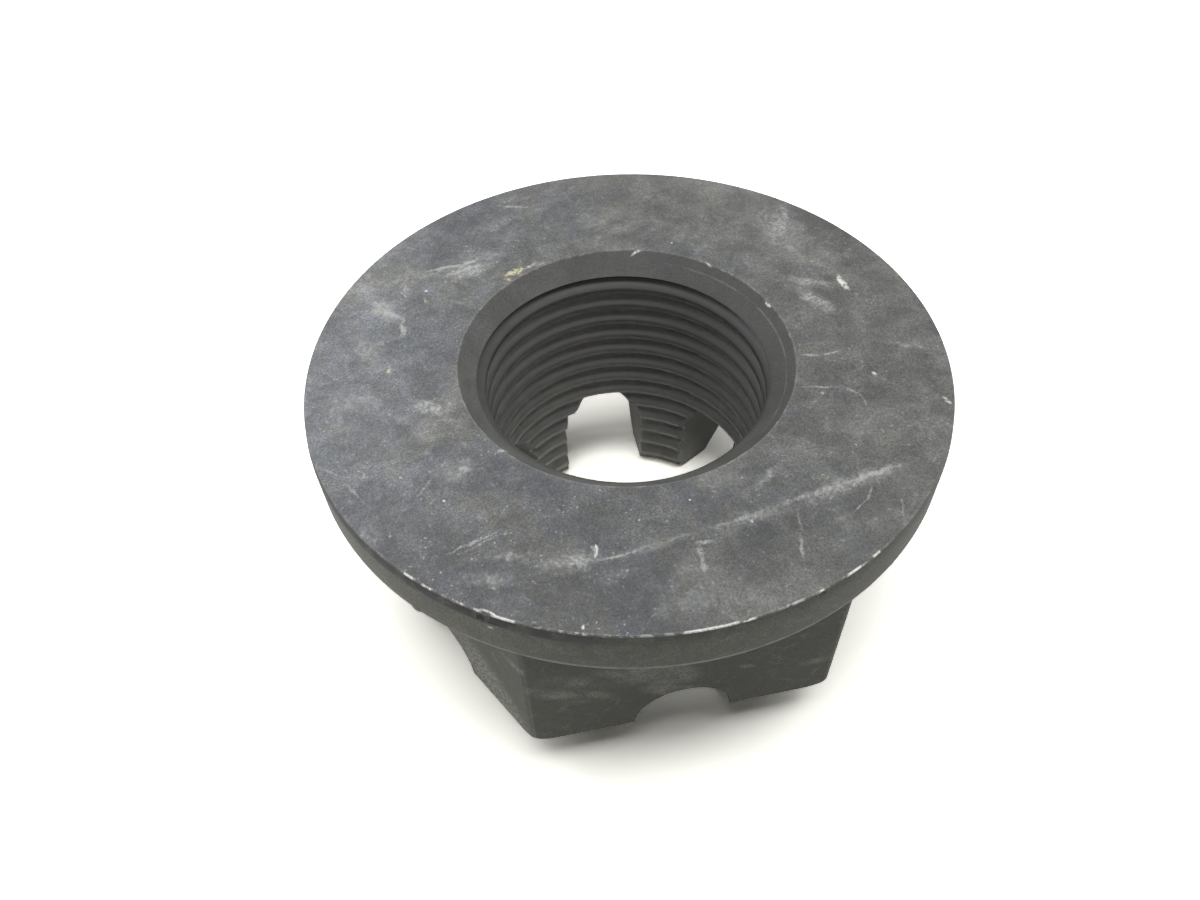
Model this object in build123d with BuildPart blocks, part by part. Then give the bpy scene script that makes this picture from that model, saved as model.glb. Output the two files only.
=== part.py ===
"""Castellated flange nut, forged and machined in one piece.

The nut stands on the end of its castellated crown, with the flange's bearing face up.
Origin: centre of the crown's end. +Z: along the thread, towards the bearing face.
Lengths are in millimetres, angles in degrees, levels are measured up from the crown's end.
"""

import os
from math import cos, radians, sqrt, tan

from build123d import *

# Bore: cut to the minor diameter of an M27 x 2 thread
thread_diameter = 27.0
thread_pitch = 2.0
lead_in_diameter = 29.15  # mouth of the 90 degree countersink in the bearing face
end_chamfer = 1.0  # at the crown's end of the bore

# Flange
nut_height = 29.2
flange_diameter = 55.3
rim_thickness = 4.6
turned_band = 0.9  # height of the machined band at the top of the forged rim
band_depth = 0.15  # how far that band leans in at the bearing face
rim_round = 0.6
back_slope = 18.0  # angle at which the flange's back rises from the flats to the rim

# Hexagon
across_flats = 46.0
hexagon_reach = 22.2  # from the bearing face down to the flats' lower edge
corner_round = 0.8
foot_round = 1.5  # at the corners' lower ends
root_fillet = 0.5  # between the flange's back and the flats

# Crown
crown_slope = 52.0  # angle of its conical side, from the horizontal
crown_end_diameter = 34.0
crown_round = 0.5

# Slots
slot_count = 6
slot_width = 8.6
slot_reach = 17.85  # from the bearing face down to the top of the slots' round roofs

# Radii
bore_radius = (thread_diameter - 5 / 8 * sqrt(3) * thread_pitch) / 2
lead_in_radius = lead_in_diameter / 2
flange_radius = flange_diameter / 2
flat_radius = across_flats / 2
corner_radius = flat_radius / cos(radians(30))
crown_end_radius = crown_end_diameter / 2

# Levels
rim_level = nut_height - rim_thickness
back_level = rim_level - (flange_radius - flat_radius) * tan(radians(back_slope))
hexagon_level = nut_height - hexagon_reach
slot_spring_level = nut_height - slot_reach - slot_width / 2

crown_top_radius = crown_end_radius + hexagon_level / tan(radians(crown_slope))

os.makedirs("parts", exist_ok=True)

# One slot: a channel with a round roof, open at the crown's end
with BuildPart() as slot_cutter:
    with BuildSketch(Plane.XZ):
        with Locations((0, slot_spring_level)):
            Circle(slot_width / 2)
        Rectangle(slot_width, slot_spring_level, align=(Align.CENTER, Align.MIN))
    extrude(amount=flange_diameter)

with BuildPart() as flange_nut:
    # Hexagonal body, with its corners rounded along their length and at their lower ends
    with BuildSketch(Plane.XY.offset(hexagon_level)):
        RegularPolygon(flat_radius, 6, major_radius=False)
    extrude(amount=hexagon_reach)
    fillet(flange_nut.edges().filter_by(Axis.Z), corner_round)
    with BuildSketch(Plane.XZ) as foot_section:
        with Locations((0, hexagon_level)):
            Rectangle(corner_radius, hexagon_reach, align=(Align.MIN, Align.MIN))
        foot_corner = foot_section.vertices().sort_by_distance((corner_radius, hexagon_level))[0]
        fillet(foot_corner, foot_round)
    revolve(mode=Mode.INTERSECT)

    # Flange, with a turned band over a forged rim, and a sloping back that runs into the flats
    with BuildSketch(Plane.XZ) as flange_section:
        with BuildLine():
            Polyline(
                (0, nut_height),
                (flange_radius - band_depth, nut_height),
                (flange_radius, nut_height - turned_band),
                (flange_radius, rim_level),
                (flat_radius, back_level),
                (0, back_level),
                close=True,
            )
        make_face()
        rim_corner = flange_section.vertices().sort_by_distance((flange_radius, rim_level))[0]
        fillet(rim_corner, rim_round)
    revolve()
    new_edges = flange_nut.edges(Select.LAST)
    fillet(new_edges.filter_by(GeomType.HYPERBOLA) + new_edges.filter_by(GeomType.BSPLINE), root_fillet)

    # Crown: a cone below the hexagon
    with BuildSketch(Plane.XZ) as crown_section:
        with BuildLine():
            Polyline(
                (0, 0),
                (crown_end_radius, 0),
                (crown_top_radius, hexagon_level),
                (0, hexagon_level),
                close=True,
            )
        make_face()
        crown_corner = crown_section.vertices().sort_by_distance((crown_end_radius, 0))[0]
        fillet(crown_corner, crown_round)
    revolve()

    # Bore, countersunk at the bearing face and chamfered at the crown's end
    with Locations((0, 0, nut_height)):
        CounterSinkHole(bore_radius, lead_in_radius, counter_sink_angle=90)
    end_edges = flange_nut.edges().filter_by(GeomType.CIRCLE).group_by(Axis.Z)[0]
    chamfer(end_edges.sort_by(SortBy.RADIUS)[0], end_chamfer)

    # Slots, one through the middle of each flat
    with PolarLocations(0, slot_count):
        add(slot_cutter.part, mode=Mode.SUBTRACT)

flange_nut.part.label = "flange_nut"
export_step(flange_nut.part, "parts/flange_nut.step")
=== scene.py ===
from math import atan2, cos, hypot, pi, radians, sin, tan

import bmesh
import bpy
from mathutils import Matrix, Vector


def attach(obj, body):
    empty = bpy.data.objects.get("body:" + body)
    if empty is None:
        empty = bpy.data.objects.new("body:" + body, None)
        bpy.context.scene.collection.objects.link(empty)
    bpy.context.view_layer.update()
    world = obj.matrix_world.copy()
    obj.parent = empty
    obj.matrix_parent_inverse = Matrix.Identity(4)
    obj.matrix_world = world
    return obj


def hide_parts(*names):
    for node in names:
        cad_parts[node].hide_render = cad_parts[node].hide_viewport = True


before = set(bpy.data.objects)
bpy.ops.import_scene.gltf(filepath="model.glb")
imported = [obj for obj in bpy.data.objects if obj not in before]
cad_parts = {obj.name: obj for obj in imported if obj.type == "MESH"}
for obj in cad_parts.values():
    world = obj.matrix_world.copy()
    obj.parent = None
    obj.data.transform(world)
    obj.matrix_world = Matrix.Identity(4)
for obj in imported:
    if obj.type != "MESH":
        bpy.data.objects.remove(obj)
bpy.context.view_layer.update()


# Camera: a hand-held shot from in front of the nut and above it, near enough that the flange
# looks much wider than the crown under it. Its place was worked out from the nut's own circles.
MM = 0.001  # a millimetre, in the scene's metres
scene = bpy.context.scene
camera_data = bpy.data.cameras.new("camera")
camera_data.sensor_width = 36
camera_data.lens = 28.538
camera_data.clip_start = 0.005
camera_data.clip_end = 20
camera = bpy.data.objects.new("camera", camera_data)
scene.collection.objects.link(camera)
heading, tilt, roll = radians(-9.626), radians(40.686), radians(-2.268)
camera.location = Vector((-12.533, -58.568, 86.299)) * MM
turn = Matrix.Rotation(heading, 3, "Z") @ Matrix.Rotation(tilt, 3, "X")
camera.rotation_euler = (turn @ Matrix.Rotation(roll, 3, "Z")).to_euler()
scene.camera = camera


# Floor: a sheet of plain white paper under the nut. It shows as white to the camera, out to its
# edges, and in reflections, and keeps the nut's shadow. Near the nut the paper is tinted a little
# warm, a painted warm cast for that shadow. Under the bore it lights the thread as brightly as it
# looks.
def deselect():
    if bpy.context.object and bpy.context.object.mode != "OBJECT":
        bpy.ops.object.mode_set(mode="OBJECT")
    bpy.ops.object.select_all(action="DESELECT")


def wire(kind, inputs=None, **settings):
    """Adds a node to the material at hand. inputs gives each socket a value or the output that
    feeds it."""
    node = nodes.new(kind)
    for name, value in settings.items():
        setattr(node, name, value)
    for socket, value in (inputs or {}).items():
        if isinstance(value, bpy.types.NodeSocket):
            links.new(value, node.inputs[socket])
        else:
            node.inputs[socket].default_value = value
    return node


deselect()
bpy.ops.mesh.primitive_plane_add(size=1.6, location=(0, 0, 0))
floor = bpy.context.object
floor.name = "floor"
paper = bpy.data.materials.new("white_paper")
paper.use_nodes = True
nodes, links = paper.node_tree.nodes, paper.node_tree.links
nodes.clear()


def seen_directly():
    """1 for camera rays and for reflections, 0 for the light that surfaces give each other."""
    path = wire("ShaderNodeLightPath").outputs
    seen = path["Is Camera Ray"]
    for kind in ("Is Glossy Ray", "Is Transmission Ray"):
        seen = wire("ShaderNodeMath", {0: seen, 1: path[kind]}, operation="MAXIMUM").outputs[0]
    return seen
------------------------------
TASK DETAILS: Write the lines again exactly, beginning at the line that has "# Slots, one" and stopping after the line that has "bpy.data.objects.remove(obj)"; include no other lines.

SOLUTION BELOW:
    # Slots, one through the middle of each flat
    with PolarLocations(0, slot_count):
        add(slot_cutter.part, mode=Mode.SUBTRACT)

flange_nut.part.label = "flange_nut"
export_step(flange_nut.part, "parts/flange_nut.step")
=== scene.py ===
from math import atan2, cos, hypot, pi, radians, sin, tan

import bmesh
import bpy
from mathutils import Matrix, Vector


def attach(obj, body):
    empty = bpy.data.objects.get("body:" + body)
    if empty is None:
        empty = bpy.data.objects.new("body:" + body, None)
        bpy.context.scene.collection.objects.link(empty)
    bpy.context.view_layer.update()
    world = obj.matrix_world.copy()
    obj.parent = empty
    obj.matrix_parent_inverse = Matrix.Identity(4)
    obj.matrix_world = world
    return obj


def hide_parts(*names):
    for node in names:
        cad_parts[node].hide_render = cad_parts[node].hide_viewport = True


before = set(bpy.data.objects)
bpy.ops.import_scene.gltf(filepath="model.glb")
imported = [obj for obj in bpy.data.objects if obj not in before]
cad_parts = {obj.name: obj for obj in imported if obj.type == "MESH"}
for obj in cad_parts.values():
    world = obj.matrix_world.copy()
    obj.parent = None
    obj.data.transform(world)
    obj.matrix_world = Matrix.Identity(4)
for obj in imported:
    if obj.type != "MESH":
        bpy.data.objects.remove(obj)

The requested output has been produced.